Art: Rejected

By Posted in - Graphic Design on December 31st, 2012 0 Comments

Confession: Some of my favorite projects are those ones I am not “suppose” to work on. They generally start as ideas I pitch to my profs for various class projects and are turned down for one reason or another. Some rejected concepts I am content to lie abandoned; others, I rescue in my free time. Sometimes, I think my professor’s reasoning for why it will not work is wrong, sometimes my professor does not give me a reason and I want to figure it out, and sometimes I want to utilize the design concept in a different way.

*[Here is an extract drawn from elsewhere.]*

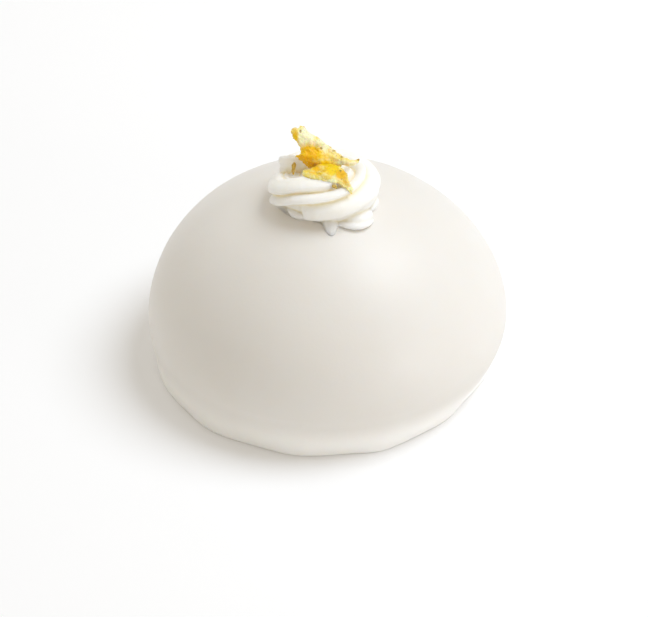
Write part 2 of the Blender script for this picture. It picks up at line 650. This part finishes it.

One of the pieces I did to this last semester I call Rock, Paper, Scissors, Shoot! The project was an icon design; I had to pick a saying, expression, or cliche and then visually communicate it. The design was made roughly 576 pt. square, and then we had to scale it down to approximately 72 pt. square. Icons can be displayed at a large scale, but are generally relatively small. I had to learn how to effectively communicate my messageĀ and have the design shrink to a small size while still maintaining clarity and visual appeal. As you have probably guessed, I wanted to do a rendition of the game Rock, Paper, Scissors and my professor nixed it. He was not familiar with the “shoot” aspect of the game–and that is what held my entire composition together.

On my Google Drive, I have a list of ideas for future projects when I have time (AKA, over school breaks and when I have important things to procrastinate on). There, my idea sat until I some time one Friday afternoon. I had been doodling characters and concepts for about a week prior, so the concept was pretty well developed by the time I actually sat in front of a screen. It went relatively quickly and only took a couple of hours. A couple of graphic design friends offered some critique over the weekend and by Monday morning I was happy with it.

I learned one important reason why the idea would not have worked for my class: It is too complex and the lines too thin to shrink to 72 pt. and still work. However, as a larger piece, it is fun and playful and currently hanging on my wall, making both my roommate and I happy. It was a great way to relax on an otherwise stressful Friday and the learning experience made it worthwhile.